=== Data segment ===

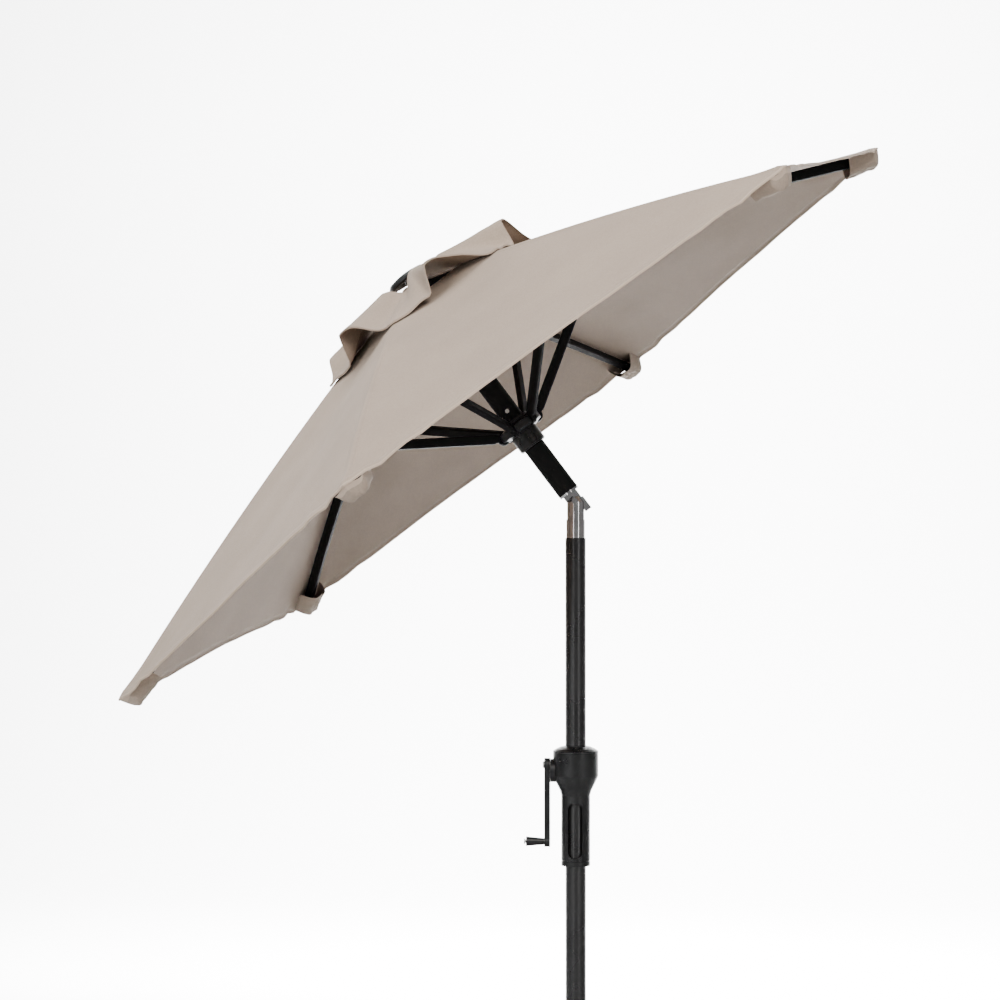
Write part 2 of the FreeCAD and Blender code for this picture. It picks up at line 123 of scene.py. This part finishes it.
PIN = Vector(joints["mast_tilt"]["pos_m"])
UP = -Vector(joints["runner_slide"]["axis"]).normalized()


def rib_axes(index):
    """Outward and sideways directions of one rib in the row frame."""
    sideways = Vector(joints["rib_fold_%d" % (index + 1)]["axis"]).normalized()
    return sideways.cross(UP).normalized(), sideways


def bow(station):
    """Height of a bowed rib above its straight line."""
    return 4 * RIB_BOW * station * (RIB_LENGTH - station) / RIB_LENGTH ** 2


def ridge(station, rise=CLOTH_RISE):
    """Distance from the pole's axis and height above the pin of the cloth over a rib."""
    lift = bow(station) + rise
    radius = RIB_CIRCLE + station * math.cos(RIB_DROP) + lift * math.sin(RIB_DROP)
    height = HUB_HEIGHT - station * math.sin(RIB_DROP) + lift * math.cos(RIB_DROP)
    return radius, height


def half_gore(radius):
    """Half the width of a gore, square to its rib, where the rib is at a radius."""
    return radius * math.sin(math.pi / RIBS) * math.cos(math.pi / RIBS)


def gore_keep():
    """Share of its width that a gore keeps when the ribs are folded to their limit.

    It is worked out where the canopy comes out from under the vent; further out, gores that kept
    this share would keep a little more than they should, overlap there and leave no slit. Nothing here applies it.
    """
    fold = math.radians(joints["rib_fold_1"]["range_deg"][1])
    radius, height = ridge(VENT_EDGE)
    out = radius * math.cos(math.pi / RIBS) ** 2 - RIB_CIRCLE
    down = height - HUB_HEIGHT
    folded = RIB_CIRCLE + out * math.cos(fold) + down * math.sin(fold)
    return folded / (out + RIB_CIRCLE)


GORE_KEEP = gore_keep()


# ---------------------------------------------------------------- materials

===

**What is expected:** Reproduce each line verbatim.

**Full answer:**
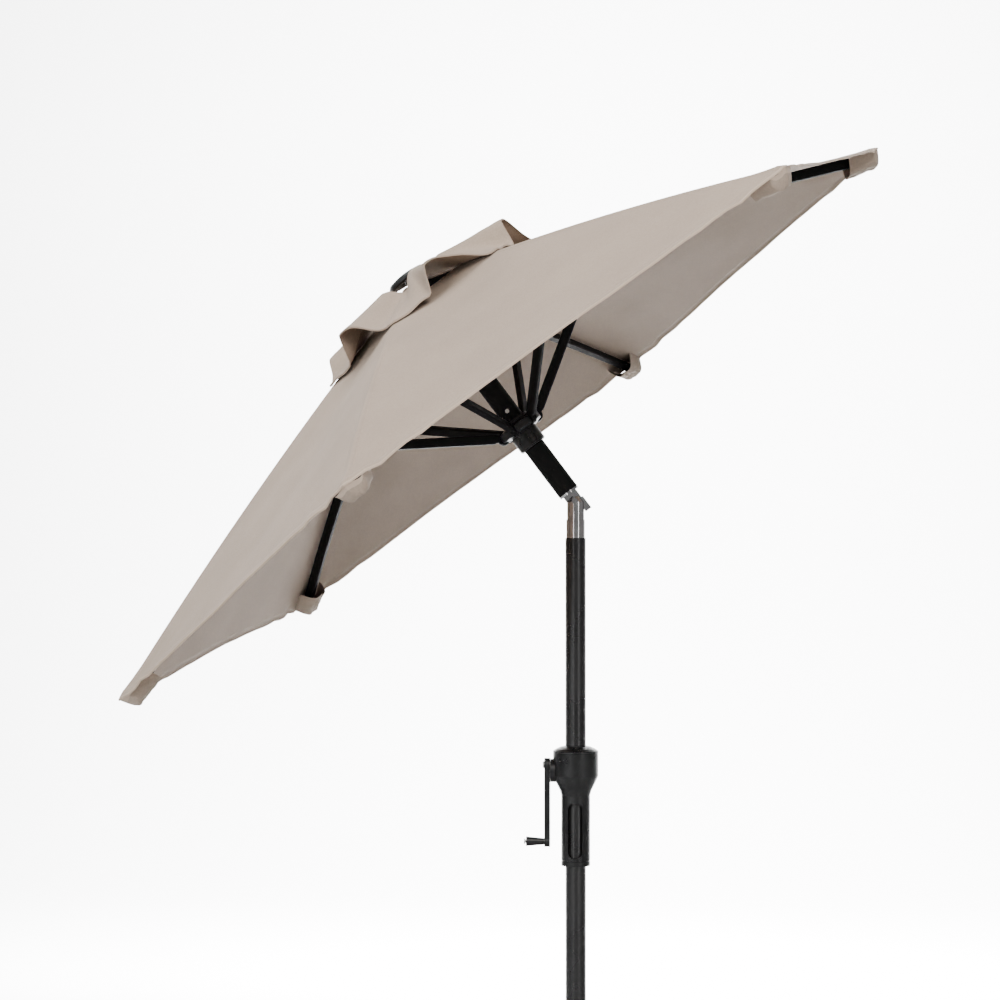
Write part 2 of the FreeCAD and Blender code for this picture. It picks up at line 123 of scene.py. This part finishes it.
PIN = Vector(joints["mast_tilt"]["pos_m"])
UP = -Vector(joints["runner_slide"]["axis"]).normalized()


def rib_axes(index):
    """Outward and sideways directions of one rib in the row frame."""
    sideways = Vector(joints["rib_fold_%d" % (index + 1)]["axis"]).normalized()
    return sideways.cross(UP).normalized(), sideways


def bow(station):
    """Height of a bowed rib above its straight line."""
    return 4 * RIB_BOW * station * (RIB_LENGTH - station) / RIB_LENGTH ** 2


def ridge(station, rise=CLOTH_RISE):
    """Distance from the pole's axis and height above the pin of the cloth over a rib."""
    lift = bow(station) + rise
    radius = RIB_CIRCLE + station * math.cos(RIB_DROP) + lift * math.sin(RIB_DROP)
    height = HUB_HEIGHT - station * math.sin(RIB_DROP) + lift * math.cos(RIB_DROP)
    return radius, height


def half_gore(radius):
    """Half the width of a gore, square to its rib, where the rib is at a radius."""
    return radius * math.sin(math.pi / RIBS) * math.cos(math.pi / RIBS)


def gore_keep():
    """Share of its width that a gore keeps when the ribs are folded to their limit.

    It is worked out where the canopy comes out from under the vent; further out, gores that kept
    this share would keep a little more than they should, overlap there and leave no slit. Nothing here applies it.
    """
    fold = math.radians(joints["rib_fold_1"]["range_deg"][1])
    radius, height = ridge(VENT_EDGE)
    out = radius * math.cos(math.pi / RIBS) ** 2 - RIB_CIRCLE
    down = height - HUB_HEIGHT
    folded = RIB_CIRCLE + out * math.cos(fold) + down * math.sin(fold)
    return folded / (out + RIB_CIRCLE)


GORE_KEEP = gore_keep()


# ---------------------------------------------------------------- materials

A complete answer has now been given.